If you haven’t read this book yet, read it right now. Order it, borrow it, steal it – read it.

Once the first couple of chapters had passed I got stuck into it on Saturday and now cannot put it down. It is superb. Conn talks a lot of sense throughout and his consistent message of living within your means and not as a rich man’s play thing should be ringing bells all over the place with QPR fans.

Among the other tales of what a bloody stupid game we all follow is the one of Graham Mackrell who you may recall spent about ten minutes at QPR working with Gianni Paladini when he was running the show. I do not recall at the time reading anything about Mackrell’s previous role at Sheffield Wednesday where he was, and here’s a title right up there with ‘press officer for the Third Reich’ and ‘head of childrens’ services at Haringey Council’, the ‘safety officer’ in charge of Hillsborough at the time of the disaster. Hillsborough, you may or may not know, was a stadium that, under Mackrell, hosted that lethal FA Cup semi final in 1989 with a safety certificate not reviewed or renewed for a decade beforehand despite numerous changes to the ground such as the removal of crush barriers and addition of fences that proved to be lethal to 96 Liverpool fans.

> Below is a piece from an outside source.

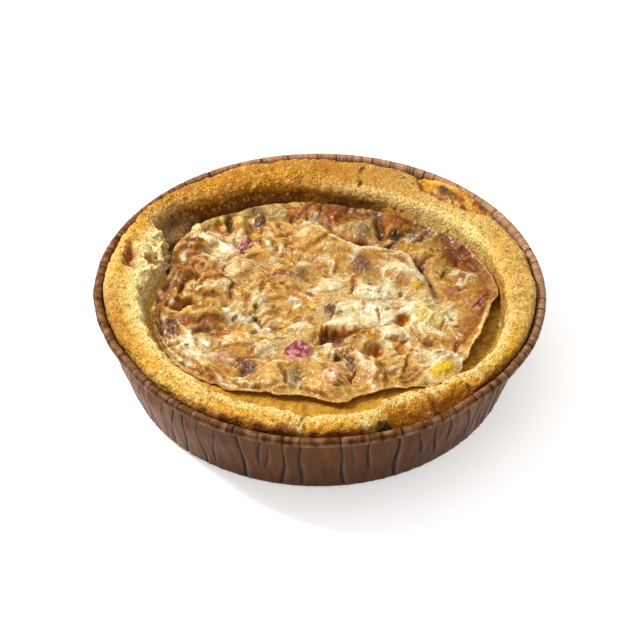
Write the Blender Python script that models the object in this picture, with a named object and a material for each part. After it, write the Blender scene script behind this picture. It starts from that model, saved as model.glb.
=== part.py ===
"""A round savoury pie in its brown paper baking case, at its real size.

The pie is a cornmeal crust with a thick rolled rim, filled with a baked custard whose browned skin
has shrunk back from the crust. Chunks of feta, mushroom and red onion stand in the custard, and a
patch of cheese has run over the rim and baked against the case. Metres, +Z up. The origin is the
middle of the case's underside. -Y is the front.
"""

import math
import random

import bmesh
import bpy
from mathutils import Vector, noise
from mathutils.bvhtree import BVHTree

MM = 0.001
GAP = 0.35 * MM  # between pieces that touch

# Paper baking case
CASE_RADIUS = 90.0 * MM  # outside of the rolled bead
CASE_HEIGHT = 36.5 * MM
CASE_FOOT_RADIUS = 76.5 * MM
CASE_FOOT_ROUNDING = 1.4 * MM
CASE_WALL_TOP_RADIUS = 86.6 * MM
CASE_THICKNESS = 0.8 * MM
BEAD_RADIUS = 1.8 * MM
BEAD_SIDES = 5  # facets round the visible part of the bead
CASE_STEPS = 132
PLEAT_GAPS = (2, 3, 4)  # steps from one crease to the next, drawn at random
PLEAT_SEED = 5
PLEAT_DEPTH = 0.6 * MM
BEAD_PLEAT = 0.35  # of the pleat's depth, where it notches the bead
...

After the disaster Mackrell refused to resign and issued a 109 page document to the subsequent enquiry denying Sheffield Wednesday’s responsibility for, well, any of it. Later in his career Mackrell worked at West Ham when they fielded an ineligible player, Emmanuel Omoyinmi, against Aston Villa in a League Cup match – a fact only uncovered when a fan wrote to the league to point it out. West Ham, who had won the first match, had to replay and lost second time round. Mackrell resigned immediately because “it was the right thing to do.” Worthy or not Conn is right to say that “we live in a strange country.”

Like I say, if you haven’t read it yet get a copy immediately.